There is both irony and history in the fact that at one time that institutions from North and South Dakota, Minnesota, Wisconsin, Illinois, Indiana, Michigan and Ohio were one-time opponents of the Iowa Rams.
The Rams were the students of the Iowa Braille and Sight-Saving School, who competed with athletes from more than a dozen other states, including the eight mentioned above, in basketball and other sports.
Long before the 18-24-year-olds who arrived on Tuesday were born, students from IBSSS were competing against other visually-impaired students from those states.
While those glory days of IBSSS are gone, the paintings on the gym wall serve as reminders of the facility's history -- while also now representing states to which NCCC members will travel from Vinton to serve others in a variety of projects.
Another irony: While the new National Civilian Community Corps members gathered in the IBSSS auditorium on Wednesday morning for their first "community" meeting and to receive a welcome from Vinton Mayor John Watson, many from the IBSSS staff were in Des Moines, where the Iowa Board of Regents was debating the future of the IBSSS campus as a regional service center for visually-impaired Iowans.

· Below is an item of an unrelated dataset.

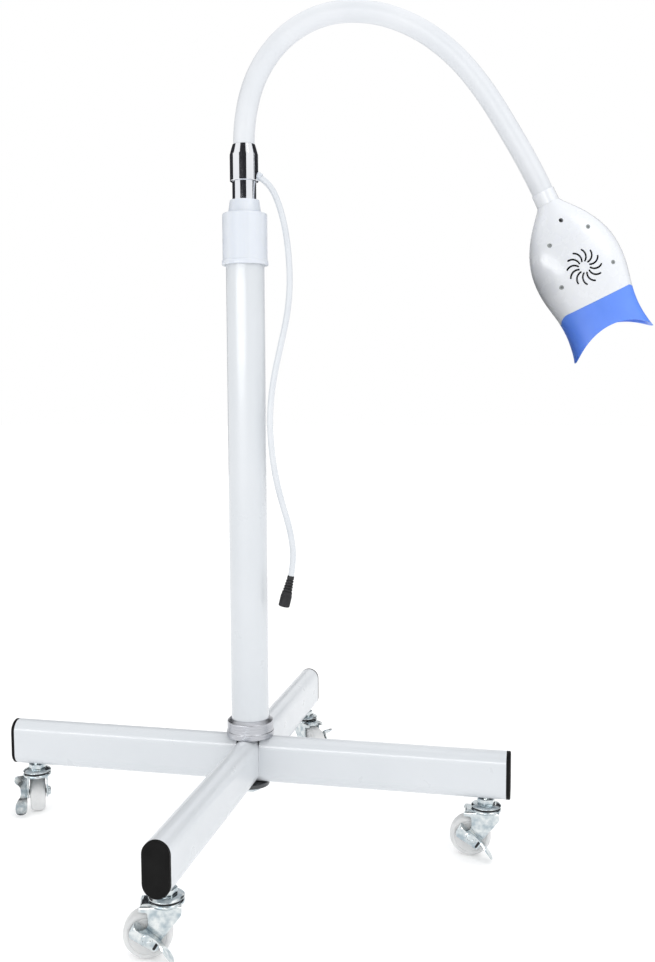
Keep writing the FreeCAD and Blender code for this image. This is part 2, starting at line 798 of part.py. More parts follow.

The first Class 19 at the NCCC campus was the FEMA Corps Class 19. Those members are now all serving in New Jersey or New York, helping residents there to continue to recover from Hurricane Sandy.
Campus Director Dan Milnes said the quick formation of the FEMA Corps unit -- it took the federal government less than a year to create the program -- as well as the expanded size of the AmeriCorps NCCC Class 19 -- presented some logistical challenges for his staff.
Nearly 500 members and team leaders are based at the Vinton campus, which only has approximately 260 beds.
Milnes, a 27-year Air Force veteran, said the military term for alternating sleeping quarters is "hot-bunking."
With the FEMA Corps members on the East Coast, the NCCC staff has been busy preparing for the second Class 19.
"Until about three months ago, we expected this class to be around 160 members," said Milnes. "Then we learned it was going to be 240."
That increase required NCCC leaders to hire more staff and create more space.
Just under 240 members arrived on Tuesday, carrying their belongings drab olive canvas bags that NCCC had mailed them.
Like the previous NCCC members, these young adults will spend the next nine months based in Vinton while participating in several projects in several other states.
A few familiar faces
And like previous members, these people arrived in Vinton -- many of them seeing Iowa or even snow for the very first time -- and finding some unique surprises.
Jess Tyler, who came from Montana several weeks ago for Team Leader training, looked at one of the new arrivals and said to her: "You look familiar; did you attend Montana State last year?"
Rachel Ruggles looked at Tyler and said "Yes."
While the two had never spoken, Tyler remembered seeing her at the MSU campus in Bozeman, Mont., and recognized her face in the IBSSS gym.
In another "It's a small world" coincidence, Tyler said on Tuesday that two new members were surprised to learn that their roommate was a former high school classmate whom they had not seen for a few years.
After settling in and receiving their equipment, the members of NCCC Class 19 will begin training sessions. After their formal induction next month, they will begin traveling to those eight states mentioned above to begin a variety of service projects.
Another irony: While the minority members among the 240 who arrived in Vinton on Tuesday probably outnumber non-whites who currently live in Vinton, one of the federally-required class sessions each member is required to take is Diversity Training.
Current FEMA Corps projects
Milnes said that while the quick establishment of the FEMA Corps organization presented some challenges, the timing was very good for people in those areas on the East Coast needing assistance. The very First FEMA Corps teams are already helping in many areas affected by Hurricane Sandy. Already, said Milnes, many people have received assistance, while at the same time officials have learned alot about the needs and how to meet them.
Three teams were deployed from Vinton to New York to work in a Joint Field Office assisting FEMA with logistics and helping citizens displaced by the storm find permanent housing.
The remaining teams were deployed to New Jersey where they are also serving in a Joint Field Office. These teams are helping to find permanent housing for people receiving Transitional Support Assistance, coordinating meetings and writing communications materials, gathering and reporting information, doing field inspections for infrastructure assessments, logistics work, building resource directories for long-term recovery, and doing hazard mitigation for high risk areas.